### INSTRUCTION
Collect all lines containing the word "that" from the data.

### RECORDS SHOWN
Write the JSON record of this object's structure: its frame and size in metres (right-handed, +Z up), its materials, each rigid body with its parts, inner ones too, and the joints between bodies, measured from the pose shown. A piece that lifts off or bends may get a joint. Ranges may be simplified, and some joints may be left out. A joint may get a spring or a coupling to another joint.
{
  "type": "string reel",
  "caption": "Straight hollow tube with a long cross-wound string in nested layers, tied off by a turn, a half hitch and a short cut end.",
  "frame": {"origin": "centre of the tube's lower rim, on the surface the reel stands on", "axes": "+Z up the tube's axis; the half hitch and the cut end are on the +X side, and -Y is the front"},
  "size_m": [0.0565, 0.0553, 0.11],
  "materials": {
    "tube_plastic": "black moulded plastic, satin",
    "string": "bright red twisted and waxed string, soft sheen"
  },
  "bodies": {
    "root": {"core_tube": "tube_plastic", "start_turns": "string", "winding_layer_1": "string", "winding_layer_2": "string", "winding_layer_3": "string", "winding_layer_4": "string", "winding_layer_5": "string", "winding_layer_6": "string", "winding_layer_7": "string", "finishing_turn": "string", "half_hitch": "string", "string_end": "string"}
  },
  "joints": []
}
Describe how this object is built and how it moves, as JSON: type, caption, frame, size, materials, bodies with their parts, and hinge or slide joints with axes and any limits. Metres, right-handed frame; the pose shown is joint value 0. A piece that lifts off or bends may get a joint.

### SOLUTION TO THE PROBLEM
Write the JSON record of this object's structure: its frame and size in metres (right-handed, +Z up), its materials, each rigid body with its parts, inner ones too, and the joints between bodies, measured from the pose shown. A piece that lifts off or bends may get a joint. Ranges may be simplified, and some joints may be left out. A joint may get a spring or a coupling to another joint.
Describe how this object is built and how it moves, as JSON: type, caption, frame, size, materials, bodies with their parts, and hinge or slide joints with axes and any limits. Metres, right-handed frame; the pose shown is joint value 0. A piece that lifts off or bends may get a joint.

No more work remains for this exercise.